Pero es que, 13 años después de su última ficción, vuelve a sobrecargar los microchips con lo que parece revelarse como una autocrítica muy funcional. Una suerte de ironía radicada en su capacidad para reprochar la impaciencia, la superficialidad y la bulimia de nuestro tiempo, dando a luz a una obra que baila perfectamente al son de esas características. Salvo que, claro, no lo hace desde la complacencia o la sumisión, sino más bien desde una concienciada atalaya. Sería como criticar la obesidad mórbida dándole a sus corpulentos afectados hamburguesas con queso… hechas de tofu.

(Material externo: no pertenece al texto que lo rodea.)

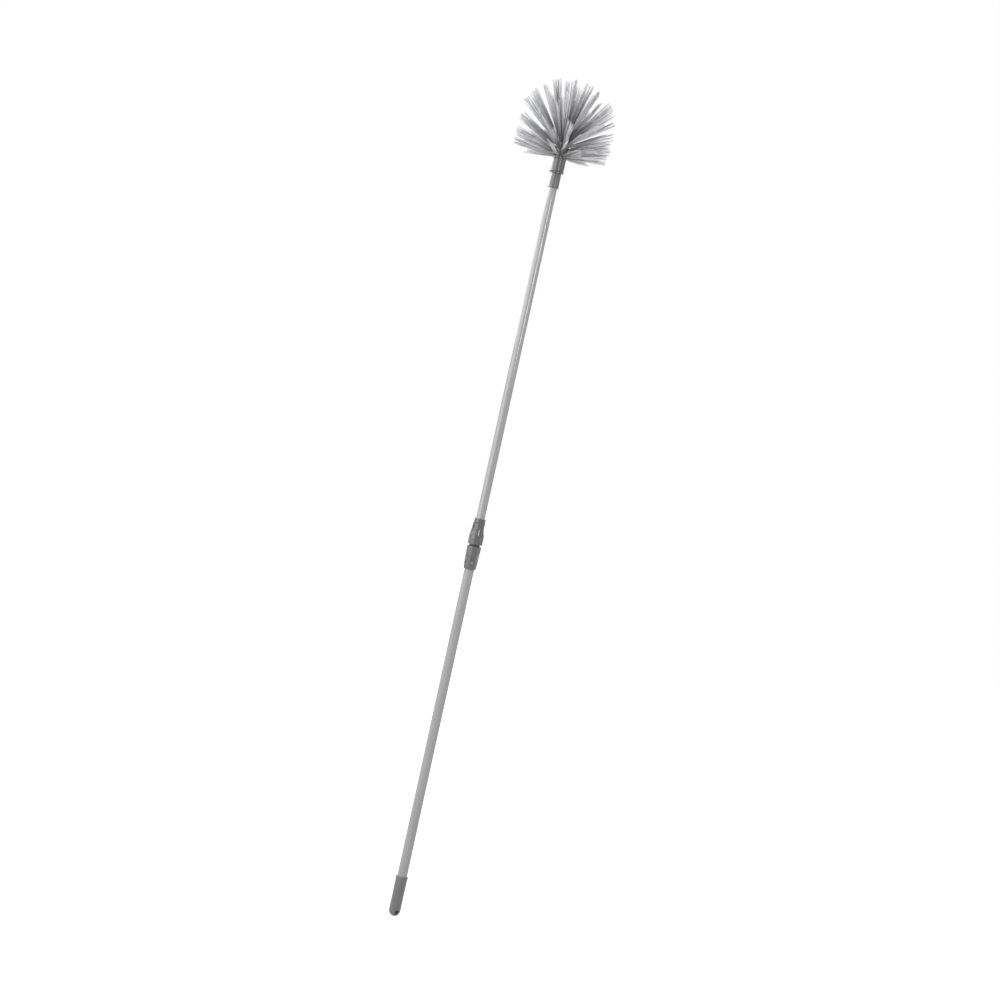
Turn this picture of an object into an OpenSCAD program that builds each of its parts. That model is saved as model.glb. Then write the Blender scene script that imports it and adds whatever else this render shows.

Coupland compone sus relatos de forma a hacerlos ágiles, cotidianos y, aparentemente, triviales. Pero eso no parece sino un laxante para que flojeen las tripas del lector.

La elipsis es, a veces, tan forzada como en una mala serie de Netflix. El contenido, donde se dan la mano varios relatos sobre drag queens, veganos, incels, nudistas y amas de casa, podría hacer las delicias de un congreso woke. Coupland, no obstante, y como es tradición, hace de todo ello una normalidad corrupta. No es que ninguno no merezca estar en el mundo. Ni mucho menos. Cada cual tiene su leitmotiv. Pero todos comparten menudencias, idiosincrasias sintomáticas de los tiempos presentes. Narcisismo, superficialidad o teorías del éxito que ocultan fracasos palmarios. El conjunto de las historias se convierten así en un chiste largo.

Un retrato que, en vez de mencionar a un inglés, un francés y un español, o a un cristiano, un musulmán y un judío, habla de un joven que sufrió abusos de su profesor de gimnasia, de una madre que se olvida a su hija pequeña en el coche toda la mañana y de un abusón animalista con un hermano transexual. La gracia es que la chanza no tiene un solo nudo, un desenlace y un final. Va y vuelve como un yoyó. Inquieta, intriga y provoca una taimada risa, pronto apagada por el siguiente mazazo, del que sabes que acabarás volviendo a extraer una leve carcajada. Y así toda la obra. Pim pam. Toma Lacasitos.

Merodean por las páginas de Atracón hombres infieles que se desentienden de sus parejas moribundas de cáncer. Y mujeres que son objeto de un vídeo viral en internet. Y fogonazos sexuales nacidos en el albor de aplicaciones de citas. Un desfile de mendigos emocionales cotidianos descritos con una prosa sencilla, ágil y muy americana. Una expresión existencial y rebelde que recuerda al Bret Easton Ellis menos cargado de adoración por el lujo. En general, una cachetada a la actualidad que, con ironía, podría homologarse a unos versos de Talking Heads: «Y mientras todo se desmoronaba, nadie prestaba atención».

Como colofón, mencionaré algo que se intuye por lógica y se descubre con la lectura. Las anécdotas forman parte de una policromía coral con lugares comunes que se desvelan poco a poco. Hay que estar, por tanto, atento a los detalles (cosa muy propia de la literatura de Coupland) no ya para disfrutar —los relatos leídos de manera totalmente independiente siguen siendo adictivos— pero sí para tener una visión tridimensional de lo que quiere decir. De lo que, al final, está haciendo Douglas Coupland: ponerle un espejo enfrente a esta época tecnológicamente puntera, emocionalmente desorientada y lunáticamente estresada. Todo eso, por si fuera poco, como resultado de la digestión de un exquisito atracón.